# ball joint rivets



## masterblaster (May 8, 2010)

Has anyone tried to install ball joints using real rivets. I see ball joint rivets for sale by camaro and corvette suppliers but not really any A body suppliers. It looks like Granger even sells the rivets. I found a rivet tool that you run on an air chisel. How hard can it be.


----------



## jmt455 (Mar 26, 2012)

You could just buy the bolts that look like rivets (from the top, at least...)

Inline Tube sells them.
Here's the text from their Pontiac catalog (page 5):

"*GM Upper Ball Joint Rivets
Pn# CARMR01
$24.00 set
GM upper Ball Joint Rivets Set of 8.
Details: From the factory, all upper ball joints were riveted into
place. Inline Tube has manufactured a correct rivet head bolt
that will install and give that factory original look to your control
arm. For use with factory style ball joints or TRW not MOOG
Applications: 1967-79
Camaro / Firebird / Trans Am, 1968-74
Nova / Ventura / ******, 1964-72
Chevelle / El Camino / Monte
Carlo, 1964-72
GTO / LeMans / Tempest, 1964-72
442 /
Cutlass / F85
/ Skylark, Any 1969-79
GM Ball Joint"*

Link to their Pontiac catalog: http://inlinetube.com/PDF%20catalogs/Indv%20Vehicle%20Catalogs/Pontiac01.pdf


----------



## BearGFR (Aug 25, 2008)

The question ought to be, are you sure you can rivet them in properly so that they don't come loose? That would be a bad thing....

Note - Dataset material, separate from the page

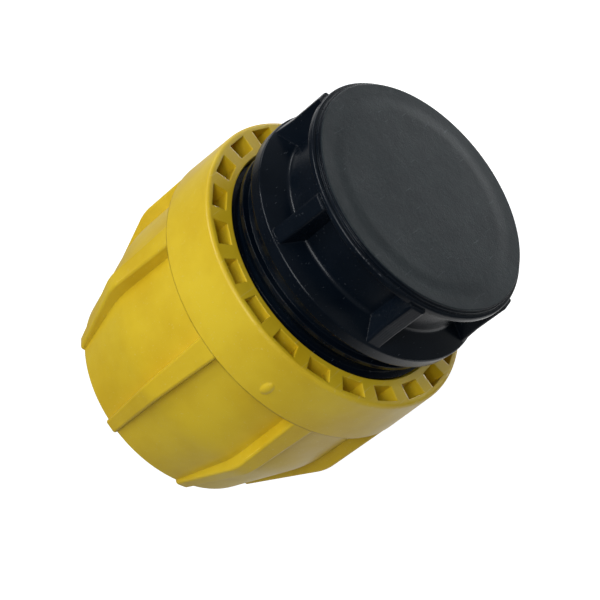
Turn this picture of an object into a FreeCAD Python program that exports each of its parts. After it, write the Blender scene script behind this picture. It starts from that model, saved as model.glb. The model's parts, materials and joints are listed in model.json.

There's a reason that the service replacement ball joints are designed to be held in with bolts.

Bear


----------



## masterblaster (May 8, 2010)

if you really think about it, technically a ball joint is being pulled through the a arm from spring pressure. if you install the ball joint loosely on the a arm and bolted it to the spindle and hooked everything up its not going to pull through the a arm. Obviously you couldn't drive it that way because it would rattle itself side to side. I cant imagine that there could be that much side pressure that installing rivets could be dangerous at all. If you go to the chevy forums a bunch of dudes have done it. Have you ever seen an a arm from a vette. The ball joint hangs on the end of the a arm with 3 rivets.


----------



## allpawl66 (May 9, 2008)

jmt455 said:


> You could just buy the bolts that look like rivets (from the top, at least...)
> 
> Inline Tube sells them.
> Here's the text from their Pontiac catalog (page 5):
> ...


Have used these , they must be installed in ball joints with a round 1/4" hole only , some aftermarket ball joints have a triangular hole . Fit is nice .


----------



## masterblaster (May 8, 2010)

On my second order with Ames. 1 st order I got the rivet head bolts and of coarse they don't fit because the moog ball joint have 5/8" bolt holes. 2nd order I got the actual rivets needed and the so called Ac Delco, GM replacement ball joints that are supposed to work, opened the box and again 5/8" bolt holes and 1/4" rivets. The ball joints had the exact same part no. stamped into them as the Moog ones. 

The tech at Ames seemed surprised that they sell the rivets but don't have the correct ball joints to go with them.

So I'm sending all this stuff back to Ames but keeping the real rivets so I can hunt down ball joints with 1/4 inch holes. Any tips?


----------



## allpawl66 (May 9, 2008)

Hunt on ebay for older stock of the Moog or GM units , very common part as used on many Gm apps.


----------